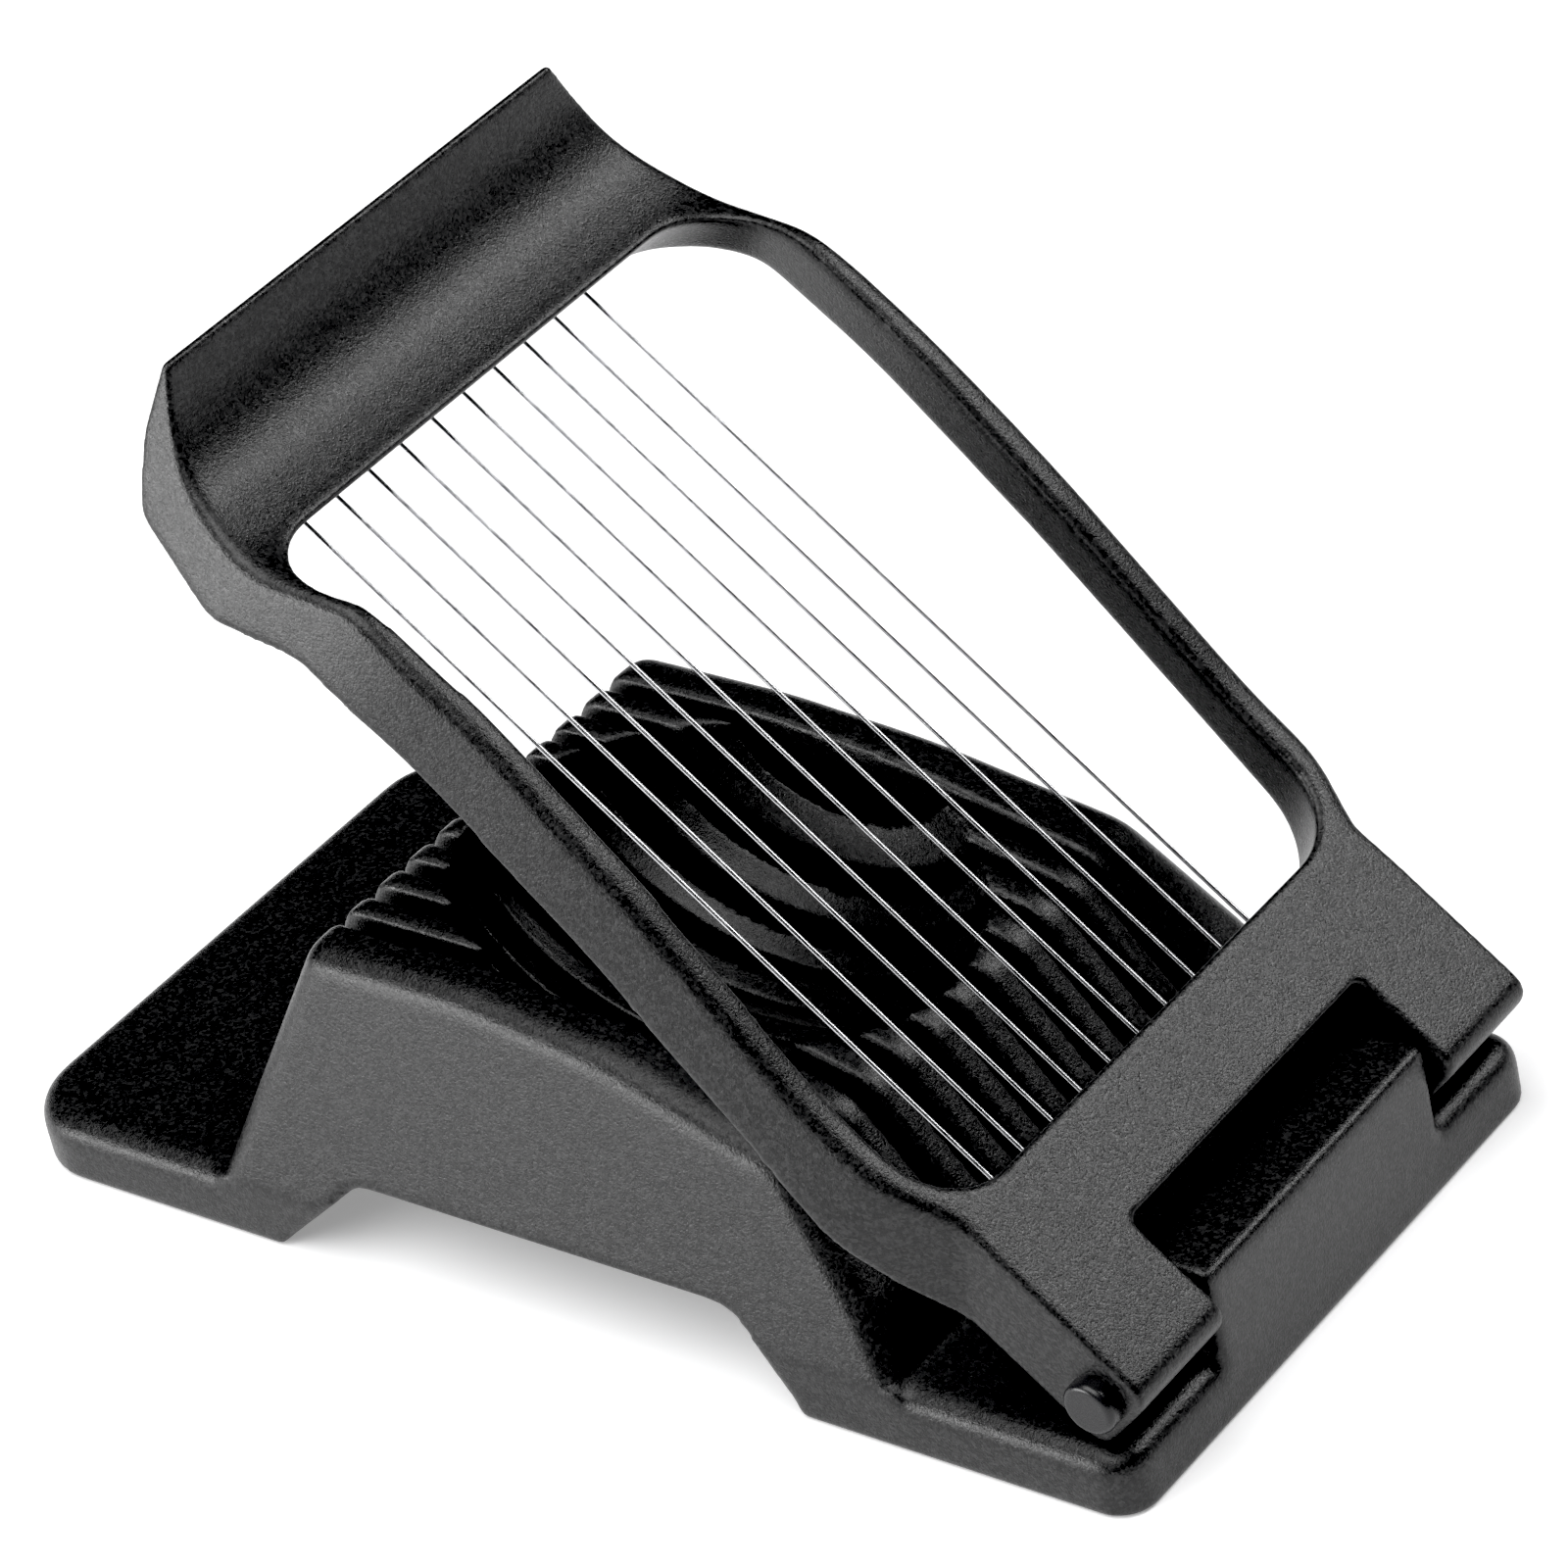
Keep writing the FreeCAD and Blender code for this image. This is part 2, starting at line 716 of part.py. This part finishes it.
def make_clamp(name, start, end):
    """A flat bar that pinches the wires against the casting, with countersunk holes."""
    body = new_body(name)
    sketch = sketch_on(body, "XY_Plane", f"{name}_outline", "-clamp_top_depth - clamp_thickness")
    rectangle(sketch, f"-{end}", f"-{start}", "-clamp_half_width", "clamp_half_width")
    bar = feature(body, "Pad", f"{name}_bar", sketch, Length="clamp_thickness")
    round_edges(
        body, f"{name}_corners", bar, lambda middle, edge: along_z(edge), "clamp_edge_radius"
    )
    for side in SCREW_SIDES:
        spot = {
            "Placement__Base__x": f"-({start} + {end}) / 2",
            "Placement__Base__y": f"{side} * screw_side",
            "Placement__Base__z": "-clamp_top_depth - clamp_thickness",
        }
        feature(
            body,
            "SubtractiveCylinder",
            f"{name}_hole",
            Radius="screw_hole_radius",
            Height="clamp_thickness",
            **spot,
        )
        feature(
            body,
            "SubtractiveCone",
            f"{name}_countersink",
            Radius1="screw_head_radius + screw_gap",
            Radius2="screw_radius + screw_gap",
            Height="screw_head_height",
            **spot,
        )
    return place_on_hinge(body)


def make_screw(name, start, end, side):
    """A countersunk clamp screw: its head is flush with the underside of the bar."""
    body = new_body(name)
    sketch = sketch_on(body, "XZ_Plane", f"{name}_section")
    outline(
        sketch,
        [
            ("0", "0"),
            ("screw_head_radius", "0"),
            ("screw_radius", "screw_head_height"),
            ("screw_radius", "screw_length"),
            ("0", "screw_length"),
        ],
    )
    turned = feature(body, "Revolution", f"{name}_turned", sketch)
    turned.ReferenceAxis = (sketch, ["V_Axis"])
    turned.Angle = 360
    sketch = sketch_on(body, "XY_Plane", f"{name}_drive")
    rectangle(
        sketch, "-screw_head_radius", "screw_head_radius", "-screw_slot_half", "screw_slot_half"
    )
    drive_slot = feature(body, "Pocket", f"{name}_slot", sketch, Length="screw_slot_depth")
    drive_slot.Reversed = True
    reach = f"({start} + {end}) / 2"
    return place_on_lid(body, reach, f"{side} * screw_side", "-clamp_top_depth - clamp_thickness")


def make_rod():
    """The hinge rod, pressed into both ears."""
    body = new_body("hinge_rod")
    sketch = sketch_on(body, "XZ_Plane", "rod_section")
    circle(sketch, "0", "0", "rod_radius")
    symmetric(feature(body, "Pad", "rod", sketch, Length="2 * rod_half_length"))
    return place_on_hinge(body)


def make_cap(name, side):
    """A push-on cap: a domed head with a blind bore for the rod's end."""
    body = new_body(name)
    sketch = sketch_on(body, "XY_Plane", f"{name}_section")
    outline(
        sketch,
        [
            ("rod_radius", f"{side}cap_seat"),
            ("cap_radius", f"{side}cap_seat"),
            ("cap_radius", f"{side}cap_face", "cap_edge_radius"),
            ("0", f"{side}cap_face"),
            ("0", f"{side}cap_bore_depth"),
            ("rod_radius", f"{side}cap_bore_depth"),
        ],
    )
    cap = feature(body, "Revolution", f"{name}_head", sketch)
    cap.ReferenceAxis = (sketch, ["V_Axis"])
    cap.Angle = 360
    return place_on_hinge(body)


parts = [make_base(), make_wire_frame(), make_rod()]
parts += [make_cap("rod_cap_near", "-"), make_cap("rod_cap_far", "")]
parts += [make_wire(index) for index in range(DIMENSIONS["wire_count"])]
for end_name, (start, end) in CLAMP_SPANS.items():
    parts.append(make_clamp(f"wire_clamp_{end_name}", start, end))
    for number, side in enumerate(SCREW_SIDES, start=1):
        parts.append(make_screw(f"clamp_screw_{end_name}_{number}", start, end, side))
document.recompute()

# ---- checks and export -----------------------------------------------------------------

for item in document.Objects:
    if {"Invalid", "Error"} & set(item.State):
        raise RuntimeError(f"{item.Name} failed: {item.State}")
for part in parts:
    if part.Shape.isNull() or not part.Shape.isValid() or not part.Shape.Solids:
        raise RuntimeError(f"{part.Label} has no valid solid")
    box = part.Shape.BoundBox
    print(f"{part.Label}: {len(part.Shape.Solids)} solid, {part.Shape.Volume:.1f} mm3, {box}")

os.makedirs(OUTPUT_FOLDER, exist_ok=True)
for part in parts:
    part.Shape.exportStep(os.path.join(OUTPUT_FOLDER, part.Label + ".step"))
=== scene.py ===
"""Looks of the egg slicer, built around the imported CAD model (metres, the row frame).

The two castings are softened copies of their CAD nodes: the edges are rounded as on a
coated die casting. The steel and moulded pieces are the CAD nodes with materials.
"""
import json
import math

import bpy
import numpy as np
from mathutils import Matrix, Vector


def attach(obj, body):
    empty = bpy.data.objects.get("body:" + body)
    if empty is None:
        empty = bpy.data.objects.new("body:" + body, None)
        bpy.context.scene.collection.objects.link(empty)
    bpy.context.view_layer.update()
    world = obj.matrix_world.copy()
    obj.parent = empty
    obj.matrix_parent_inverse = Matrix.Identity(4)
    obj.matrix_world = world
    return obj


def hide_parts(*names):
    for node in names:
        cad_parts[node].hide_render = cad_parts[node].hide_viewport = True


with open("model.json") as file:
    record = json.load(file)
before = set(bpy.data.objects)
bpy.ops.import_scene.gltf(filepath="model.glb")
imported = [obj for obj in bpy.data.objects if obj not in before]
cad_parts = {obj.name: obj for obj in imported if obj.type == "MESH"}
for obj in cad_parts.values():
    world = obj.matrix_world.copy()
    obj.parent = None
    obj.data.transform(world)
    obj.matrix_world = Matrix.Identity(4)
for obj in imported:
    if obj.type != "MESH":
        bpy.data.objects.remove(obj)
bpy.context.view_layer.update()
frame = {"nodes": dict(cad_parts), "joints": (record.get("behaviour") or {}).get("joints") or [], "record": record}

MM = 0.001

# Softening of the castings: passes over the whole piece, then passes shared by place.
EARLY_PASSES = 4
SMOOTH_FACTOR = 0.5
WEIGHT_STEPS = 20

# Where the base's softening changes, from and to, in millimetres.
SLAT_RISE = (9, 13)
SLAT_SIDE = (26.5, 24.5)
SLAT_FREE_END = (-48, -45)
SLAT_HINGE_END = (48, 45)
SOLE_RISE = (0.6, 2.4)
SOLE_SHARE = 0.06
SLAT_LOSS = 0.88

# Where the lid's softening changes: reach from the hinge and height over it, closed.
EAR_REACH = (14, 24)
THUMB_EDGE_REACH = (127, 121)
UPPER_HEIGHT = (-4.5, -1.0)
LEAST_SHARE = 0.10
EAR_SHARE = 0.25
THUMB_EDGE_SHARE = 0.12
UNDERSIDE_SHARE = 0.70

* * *

> [Objective]
Repeat every line of the material exactly as given.

> [Complete answer]
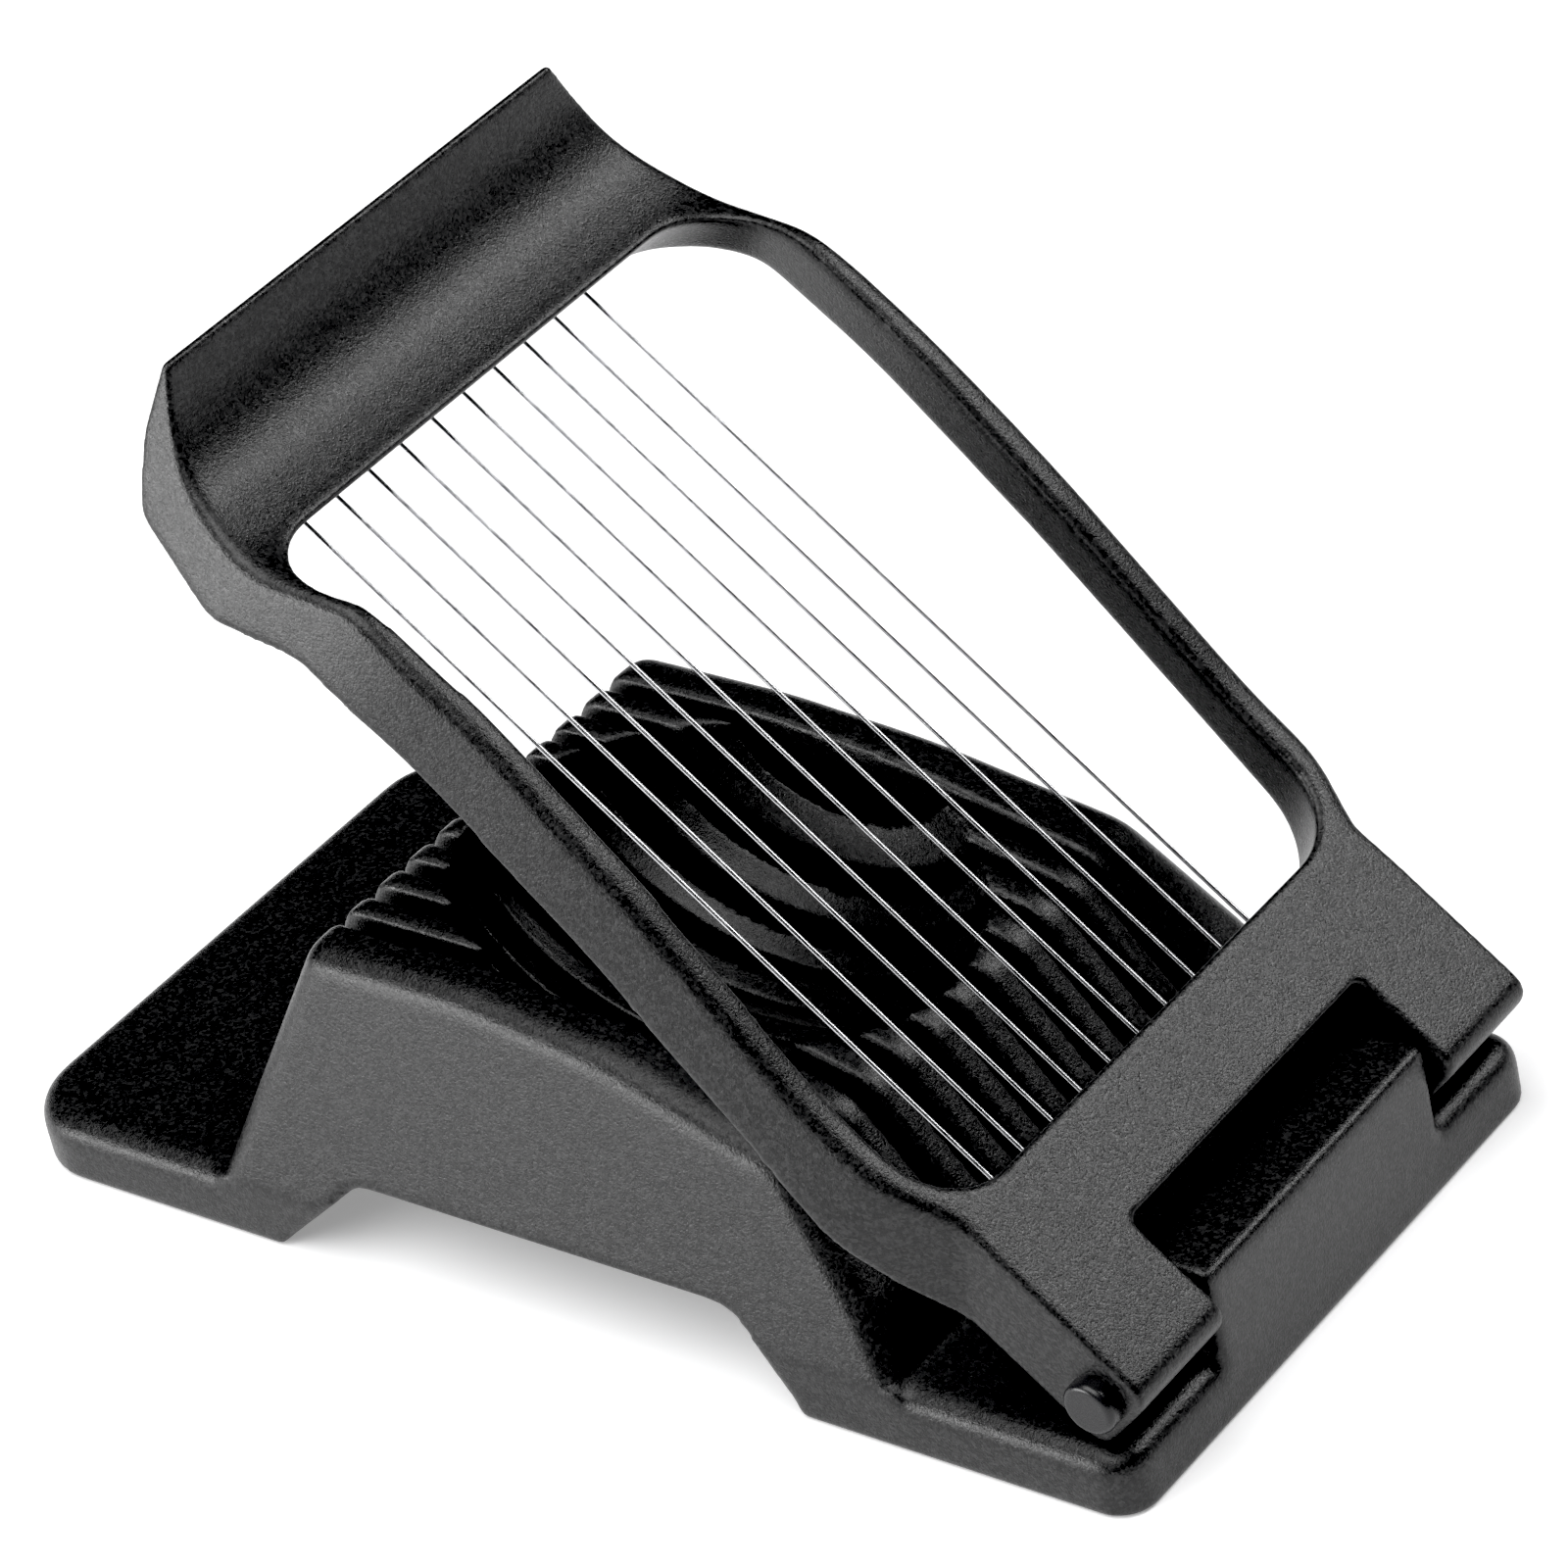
Keep writing the FreeCAD and Blender code for this image. This is part 2, starting at line 716 of part.py. This part finishes it.
def make_clamp(name, start, end):
    """A flat bar that pinches the wires against the casting, with countersunk holes."""
    body = new_body(name)
    sketch = sketch_on(body, "XY_Plane", f"{name}_outline", "-clamp_top_depth - clamp_thickness")
    rectangle(sketch, f"-{end}", f"-{start}", "-clamp_half_width", "clamp_half_width")
    bar = feature(body, "Pad", f"{name}_bar", sketch, Length="clamp_thickness")
    round_edges(
        body, f"{name}_corners", bar, lambda middle, edge: along_z(edge), "clamp_edge_radius"
    )
    for side in SCREW_SIDES:
        spot = {
            "Placement__Base__x": f"-({start} + {end}) / 2",
            "Placement__Base__y": f"{side} * screw_side",
            "Placement__Base__z": "-clamp_top_depth - clamp_thickness",
        }
        feature(
            body,
            "SubtractiveCylinder",
            f"{name}_hole",
            Radius="screw_hole_radius",
            Height="clamp_thickness",
            **spot,
        )
        feature(
            body,
            "SubtractiveCone",
            f"{name}_countersink",
            Radius1="screw_head_radius + screw_gap",
            Radius2="screw_radius + screw_gap",
            Height="screw_head_height",
            **spot,
        )
    return place_on_hinge(body)


def make_screw(name, start, end, side):
    """A countersunk clamp screw: its head is flush with the underside of the bar."""
    body = new_body(name)
    sketch = sketch_on(body, "XZ_Plane", f"{name}_section")
    outline(
        sketch,
        [
            ("0", "0"),
            ("screw_head_radius", "0"),
            ("screw_radius", "screw_head_height"),
            ("screw_radius", "screw_length"),
            ("0", "screw_length"),
        ],
    )
    turned = feature(body, "Revolution", f"{name}_turned", sketch)
    turned.ReferenceAxis = (sketch, ["V_Axis"])
    turned.Angle = 360
    sketch = sketch_on(body, "XY_Plane", f"{name}_drive")
    rectangle(
        sketch, "-screw_head_radius", "screw_head_radius", "-screw_slot_half", "screw_slot_half"
    )
    drive_slot = feature(body, "Pocket", f"{name}_slot", sketch, Length="screw_slot_depth")
    drive_slot.Reversed = True
    reach = f"({start} + {end}) / 2"
    return place_on_lid(body, reach, f"{side} * screw_side", "-clamp_top_depth - clamp_thickness")


def make_rod():
    """The hinge rod, pressed into both ears."""
    body = new_body("hinge_rod")
    sketch = sketch_on(body, "XZ_Plane", "rod_section")
    circle(sketch, "0", "0", "rod_radius")
    symmetric(feature(body, "Pad", "rod", sketch, Length="2 * rod_half_length"))
    return place_on_hinge(body)


def make_cap(name, side):
    """A push-on cap: a domed head with a blind bore for the rod's end."""
    body = new_body(name)
    sketch = sketch_on(body, "XY_Plane", f"{name}_section")
    outline(
        sketch,
        [
            ("rod_radius", f"{side}cap_seat"),
            ("cap_radius", f"{side}cap_seat"),
            ("cap_radius", f"{side}cap_face", "cap_edge_radius"),
            ("0", f"{side}cap_face"),
            ("0", f"{side}cap_bore_depth"),
            ("rod_radius", f"{side}cap_bore_depth"),
        ],
    )
    cap = feature(body, "Revolution", f"{name}_head", sketch)
    cap.ReferenceAxis = (sketch, ["V_Axis"])
    cap.Angle = 360
    return place_on_hinge(body)


parts = [make_base(), make_wire_frame(), make_rod()]
parts += [make_cap("rod_cap_near", "-"), make_cap("rod_cap_far", "")]
parts += [make_wire(index) for index in range(DIMENSIONS["wire_count"])]
for end_name, (start, end) in CLAMP_SPANS.items():
    parts.append(make_clamp(f"wire_clamp_{end_name}", start, end))
    for number, side in enumerate(SCREW_SIDES, start=1):
        parts.append(make_screw(f"clamp_screw_{end_name}_{number}", start, end, side))
document.recompute()

# ---- checks and export -----------------------------------------------------------------

for item in document.Objects:
    if {"Invalid", "Error"} & set(item.State):
        raise RuntimeError(f"{item.Name} failed: {item.State}")
for part in parts:
    if part.Shape.isNull() or not part.Shape.isValid() or not part.Shape.Solids:
        raise RuntimeError(f"{part.Label} has no valid solid")
    box = part.Shape.BoundBox
    print(f"{part.Label}: {len(part.Shape.Solids)} solid, {part.Shape.Volume:.1f} mm3, {box}")

os.makedirs(OUTPUT_FOLDER, exist_ok=True)
for part in parts:
    part.Shape.exportStep(os.path.join(OUTPUT_FOLDER, part.Label + ".step"))
=== scene.py ===
"""Looks of the egg slicer, built around the imported CAD model (metres, the row frame).

The two castings are softened copies of their CAD nodes: the edges are rounded as on a
coated die casting. The steel and moulded pieces are the CAD nodes with materials.
"""
import json
import math

import bpy
import numpy as np
from mathutils import Matrix, Vector


def attach(obj, body):
    empty = bpy.data.objects.get("body:" + body)
    if empty is None:
        empty = bpy.data.objects.new("body:" + body, None)
        bpy.context.scene.collection.objects.link(empty)
    bpy.context.view_layer.update()
    world = obj.matrix_world.copy()
    obj.parent = empty
    obj.matrix_parent_inverse = Matrix.Identity(4)
    obj.matrix_world = world
    return obj


def hide_parts(*names):
    for node in names:
        cad_parts[node].hide_render = cad_parts[node].hide_viewport = True


with open("model.json") as file:
    record = json.load(file)
before = set(bpy.data.objects)
bpy.ops.import_scene.gltf(filepath="model.glb")
imported = [obj for obj in bpy.data.objects if obj not in before]
cad_parts = {obj.name: obj for obj in imported if obj.type == "MESH"}
for obj in cad_parts.values():
    world = obj.matrix_world.copy()
    obj.parent = None
    obj.data.transform(world)
    obj.matrix_world = Matrix.Identity(4)
for obj in imported:
    if obj.type != "MESH":
        bpy.data.objects.remove(obj)
bpy.context.view_layer.update()
frame = {"nodes": dict(cad_parts), "joints": (record.get("behaviour") or {}).get("joints") or [], "record": record}

MM = 0.001

# Softening of the castings: passes over the whole piece, then passes shared by place.
EARLY_PASSES = 4
SMOOTH_FACTOR = 0.5
WEIGHT_STEPS = 20

# Where the base's softening changes, from and to, in millimetres.
SLAT_RISE = (9, 13)
SLAT_SIDE = (26.5, 24.5)
SLAT_FREE_END = (-48, -45)
SLAT_HINGE_END = (48, 45)
SOLE_RISE = (0.6, 2.4)
SOLE_SHARE = 0.06
SLAT_LOSS = 0.88

# Where the lid's softening changes: reach from the hinge and height over it, closed.
EAR_REACH = (14, 24)
THUMB_EDGE_REACH = (127, 121)
UPPER_HEIGHT = (-4.5, -1.0)
LEAST_SHARE = 0.10
EAR_SHARE = 0.25
THUMB_EDGE_SHARE = 0.12
UNDERSIDE_SHARE = 0.70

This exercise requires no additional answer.